### Material

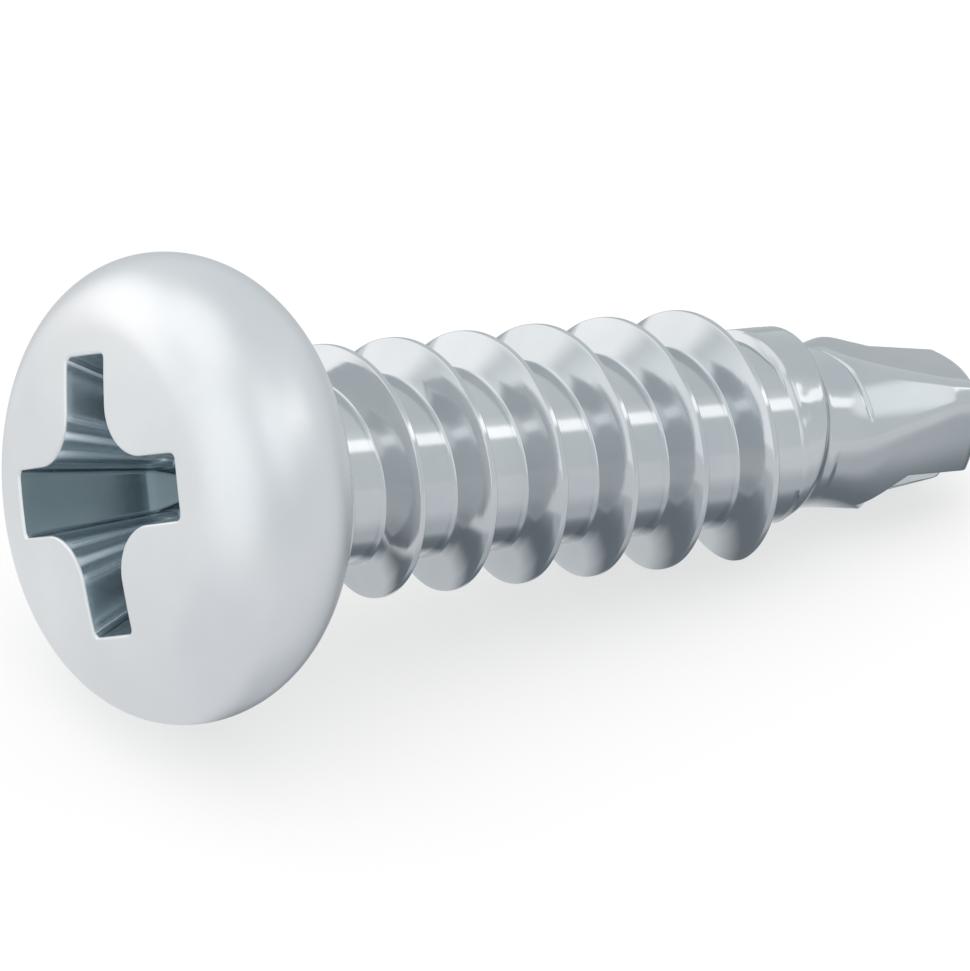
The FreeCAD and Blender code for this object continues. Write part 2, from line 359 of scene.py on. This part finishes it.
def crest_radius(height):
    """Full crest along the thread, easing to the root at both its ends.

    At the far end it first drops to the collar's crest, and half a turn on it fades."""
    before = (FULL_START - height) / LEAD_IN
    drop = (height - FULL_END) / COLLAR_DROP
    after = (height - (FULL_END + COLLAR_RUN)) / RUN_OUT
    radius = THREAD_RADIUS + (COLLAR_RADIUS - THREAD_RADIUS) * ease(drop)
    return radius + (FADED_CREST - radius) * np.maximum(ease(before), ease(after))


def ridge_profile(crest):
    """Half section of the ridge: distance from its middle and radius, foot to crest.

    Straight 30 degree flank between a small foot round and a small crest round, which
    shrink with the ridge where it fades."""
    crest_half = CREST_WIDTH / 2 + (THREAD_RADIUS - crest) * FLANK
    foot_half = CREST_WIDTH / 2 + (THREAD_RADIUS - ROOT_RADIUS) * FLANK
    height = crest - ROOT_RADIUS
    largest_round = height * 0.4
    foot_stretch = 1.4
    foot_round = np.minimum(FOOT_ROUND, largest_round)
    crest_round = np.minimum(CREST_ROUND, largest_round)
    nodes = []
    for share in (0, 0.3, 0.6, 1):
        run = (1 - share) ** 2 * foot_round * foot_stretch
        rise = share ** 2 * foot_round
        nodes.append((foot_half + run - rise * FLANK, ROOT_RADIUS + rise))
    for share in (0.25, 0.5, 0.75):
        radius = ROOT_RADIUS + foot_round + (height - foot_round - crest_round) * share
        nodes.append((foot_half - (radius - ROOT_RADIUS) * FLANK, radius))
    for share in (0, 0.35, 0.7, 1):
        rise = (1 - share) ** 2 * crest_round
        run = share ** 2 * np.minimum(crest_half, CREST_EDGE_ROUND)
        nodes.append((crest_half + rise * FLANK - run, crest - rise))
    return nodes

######

→ Written problem
In the listing above, reproduce the first line and each one after it through the line that contains "both its ends.".

→ Full output
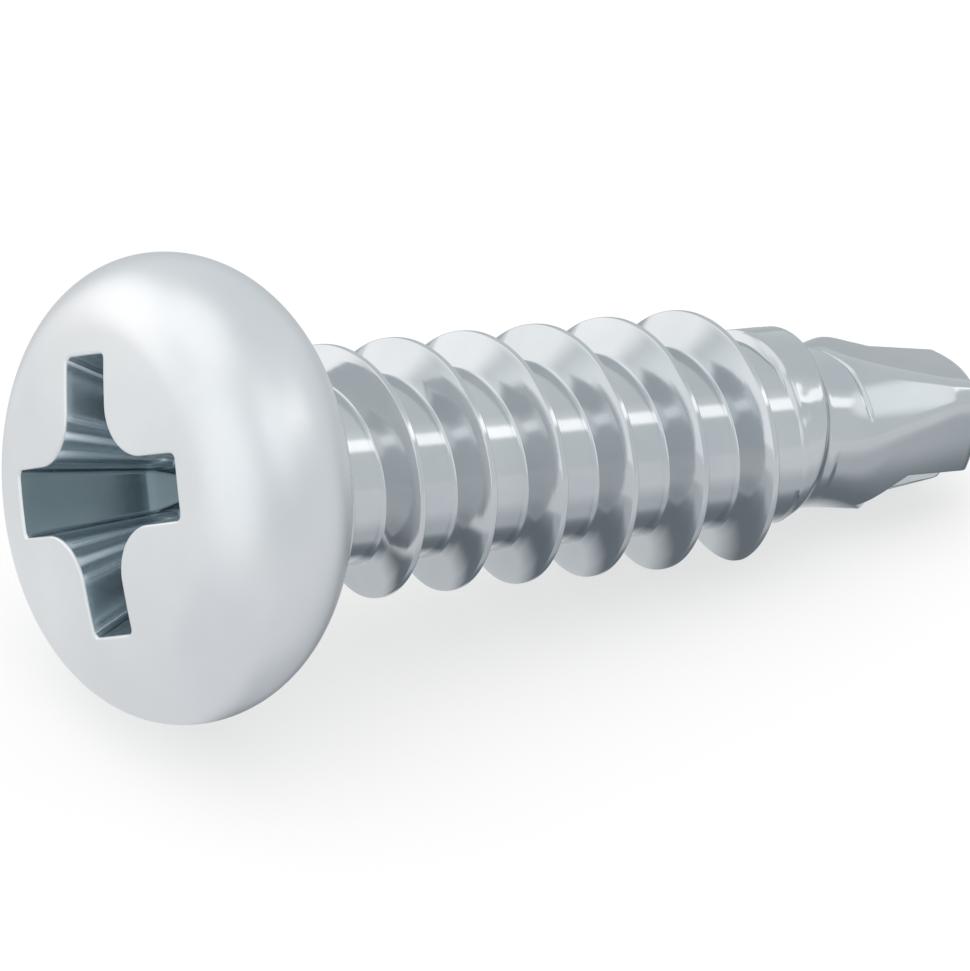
The FreeCAD and Blender code for this object continues. Write part 2, from line 359 of scene.py on. This part finishes it.
def crest_radius(height):
    """Full crest along the thread, easing to the root at both its ends.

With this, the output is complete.